Notre dernière part de ciel (El cielo que nos queda)
Auteur : Nicolás Ferraro
Traduit de l’espagnol (Argentine) par Alexandra Carrasco et Georges Tyras
Éditions : Rivages (1 er Février 2023)
ISBN : 978-2-7436-5846-5
272 pages
Quatrième de couverture
Keegan et Zambrano, deux narcotrafiquants, se battent à bord d’un Cesna bourré de cocaïne qui finit par s'écraser. La cargaison se retrouve disséminée dans la campagne argentine. Survivants du crash, Keegan et le pilote sauvent une partie de la drogue et volent une voiture pour l'emporter. Mais ils savent que le reste va exciter les convoitises. Entre le gang qui veut récupérer son dû et les pauvres qui voient dans cette drogue une manne inespérée, une course poursuite s'engage.
Mon avis
Un avion, c’est fait pour voler d’un point à l’autre et se poser tranquillement…Oui, mais… Ce jour-là, à bord, éclate une terrible dispute assortie d’une fusillade. Le chargement s’échappe et l’avion finit par s’écraser. Deux survivants, deux ? Deux de trop ou pas assez … c’est selon… le côté où on regarde, où on se place ….
On est en Argentine, juste à la frontière entre le Brésil et le Paraguay. Les deux survivants doivent récupérer ce qu’ils ont perdu car leurs chefs ne laisseront rien passer. Mais les paquets ont été semés sur plusieurs kilomètres. Rien de simple pour retrouver les sacs, d’autant plus qu’il s’agit de cocaïne. Dans ce coin de pays où la pauvreté règne, c’est une aubaine pour certains, l’occasion de se faire un peu de fric mais à quel prix ? Une course poursuite va s’engager entre ceux qui espèrent échapper à une vie difficile et ceux qui veulent obtenir leur bien.
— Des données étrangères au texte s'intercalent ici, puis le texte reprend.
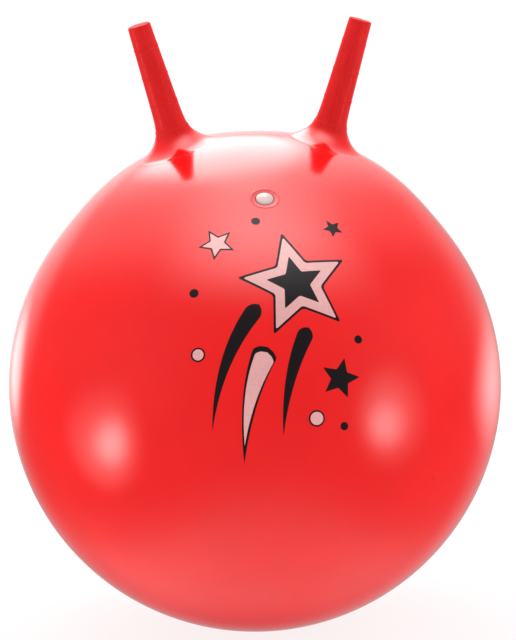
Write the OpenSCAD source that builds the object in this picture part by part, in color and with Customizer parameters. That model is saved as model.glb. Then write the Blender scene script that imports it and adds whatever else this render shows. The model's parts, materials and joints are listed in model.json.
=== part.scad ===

Avec une écriture ferme, nerveuse, l’auteur nous entraîne dans un récit musclé, vif où la violence suinte car certains n’ont que ce moyen pour se faire comprendre, faisant fi de toute discussion. Peu importe qu’on soit une femme, le but de ces malfrats c’est arriver à leurs fins. C’est une lecture terrible car le lecteur côtoie la misère, le quotidien ardu de ceux qui voient ces packs de coke comme une opportunité de s’en sortir. La terre est sèche, rien ne pousse, les récoltes sont maigres, l’eau manque, le dénuement est le lot de la plupart. Peut-on les blâmer de ramasser ce qui est tombé du ciel ? Peut-on les critiquer de vouloir fuir leur funeste destin ? Qui est-on pour juger, nous les nantis qui ne manquons de rien ? Oui, la violence est destructrice, elle ne devrait pas s’imposer comme unique réponse mais ce n’est pas possible. Pourquoi ? Parce que c’est trop dur, trop lourd de supporter la détresse quotidienne alors chacun se bat avec ses moyens.
Les criminels n’ont connu qu’une forme de dialogues : les coups, les tirs et ils ne savant plus échanger avec leurs pairs depuis longtemps…. Les habitants du cru, eux, ne connaissent plus le mot espoir, il ne fait pas partie de leur vocabulaire alors ils s’accrochent à cette idée que, peut-être, ils pourront monnayer quelque chose…
Nicolás Ferraro ne s’embarrasse pas de fioritures. Les faits sont là, bruts, pas de répit, ça flingue dans tous les sens. Pourtant, il y a de l’humanité dans le texte, une certaine forme de respect parfois. Quelques protagonistes ont « bon fond », comme on dit. Ce qui apparaissait comme un cadeau du ciel va se révéler comme étant totalement empoisonné. Pour autant, la plupart ne baissent pas les bras, ne trahissent pas, se battent jusqu’au bout. Sans doute pour garder une forme de dignité. Celle qui permet de rester debout.
« Je suis venu ici pour échapper aux flics, c’est vrai, mais aussi au type que j’étais en train de devenir. »
Cette phrase est significative, elle porte la volonté d’un des individus que l’on croise dans ce roman noir. Il veut rester un « type bien » malgré ses défauts, ses erreurs, ses failles. Il n’est pas le seul. C’est pour cela que « Notre dernière part de ciel » est un livre qui vaut le détour, pour toutes ces mini lueurs d’espoir entre les lignes, malgré la noirceur de l’ensemble. Et puis l’auteur est un petit nouveau (pour moi) et c’est avec grand plaisir que je l’ai découvert (merci aux deux traducteurs !).